Precious is now in Grade 4 at school, and says she wants to be a teacher. “When I heard I was coming to the shelter I was very happy, because I would get an education,” she says, before adding that her favourite subject is English.
Many of the shelter’s residents hope to one day make their way to a big city. Precious has set her sights on Johannesburg. She imagines things will be better there and that she will finally be able to make a home for herself.
Chantelle*, 11: ‘One day I want to be a teacher’
Like Precious, 11-year-old Chantelle, also a resident of the church shelter, dreams of one day becoming a teacher. She sits on a single bed in one of the bedrooms. Behind her, a ragdoll and a fluffy bunny flank an open bible.
Chantelle has been living at the home for the past three months. She asks if her story will be on the television and if it will include her real name and photograph. She wants her photograph to be shown, she explains, because then maybe her mother will see it and come to find her.
Chantelle is originally from Zimbabwe, although she does not know exactly where.
“I came here with my mum,” she says, “but she disappeared at the border. She saw the police and ran away.”
Chantelle says she has no other family.
“I feel bad because I want to see my mother.”
After she was separated from her mother, some adults brought her to the shelter.
“They told me we are friends. They said to me they are going to protect me, and I can go to school.”
Her face lights up at the mention of school. Back in Zimbabwe, her days were spent helping her mother with chores and she never went to school.
“I want to be protected. I want to go to school. One day I want to be a teacher,” she says.
She misses her village and friends in Zimbabwe, she says, but she is glad that she has new friends in Musina, and that they serve her favourite food – chicken and rice – at the shelter.
Nombuso*, 18: ‘I want to be an international lawyer’
Nombuso has been living in the shelter for the past six years.
She sits under the shade of a red canvas roof as the younger girls run around her.
She came to Musina 11 years ago with her sister, who was 21 at the time. She does not remember exactly how she crossed the border.
“I was seven years old,” she says. “I just remember when we were in the car and the police caught us and we went to the police station.”
Her brother-in-law paid her bail. “I didn’t know what was going on,” she recalls.
Nombuso lived with her sister in a small rented home in an informal settlement just outside Musina, but was forced to move after her sister died in 2012 and she could no longer afford to stay there.
At least at the shelter, she says, she could continue her schooling. She is currently in Grade 9 and loves science.
“Going to school is so good. It’s the wish of every child, but now it’s complicated because they need some documents,” she explains.
But Nombuso has no identity documents; she only has a court order placing her in state care.
“They need a birth certificate, passport, permit,” she says. “I don’t have anybody to provide that for me.”
She hopes to complete her schooling, but worries that it will be difficult without a birth certificate.

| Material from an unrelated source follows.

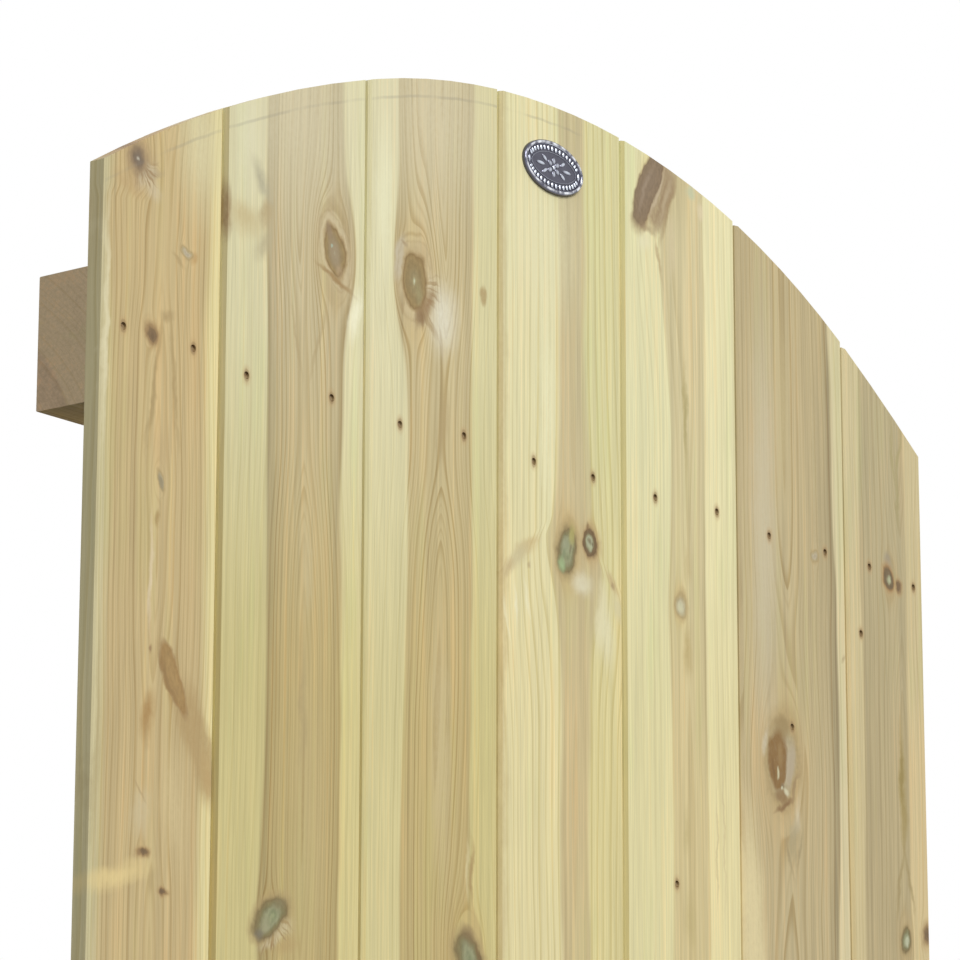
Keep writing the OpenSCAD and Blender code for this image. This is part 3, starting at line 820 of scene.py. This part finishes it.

If she cannot stay in school, she would like to work at the shelter and help other children. But her dream, she explains, is to become an international lawyer.
“I want to stand for the shelters that help foreigners like me. The children like me, who don’t have parents or anybody to provide them a lot of things but need a family to do that – I want to stand for them,” she says.
“To be an international lawyer means I can help.”
She smiles as she looks into the courtyard where Chantelle and Precious are playing. “I can stand up for the other children like me. That’s what I wish.”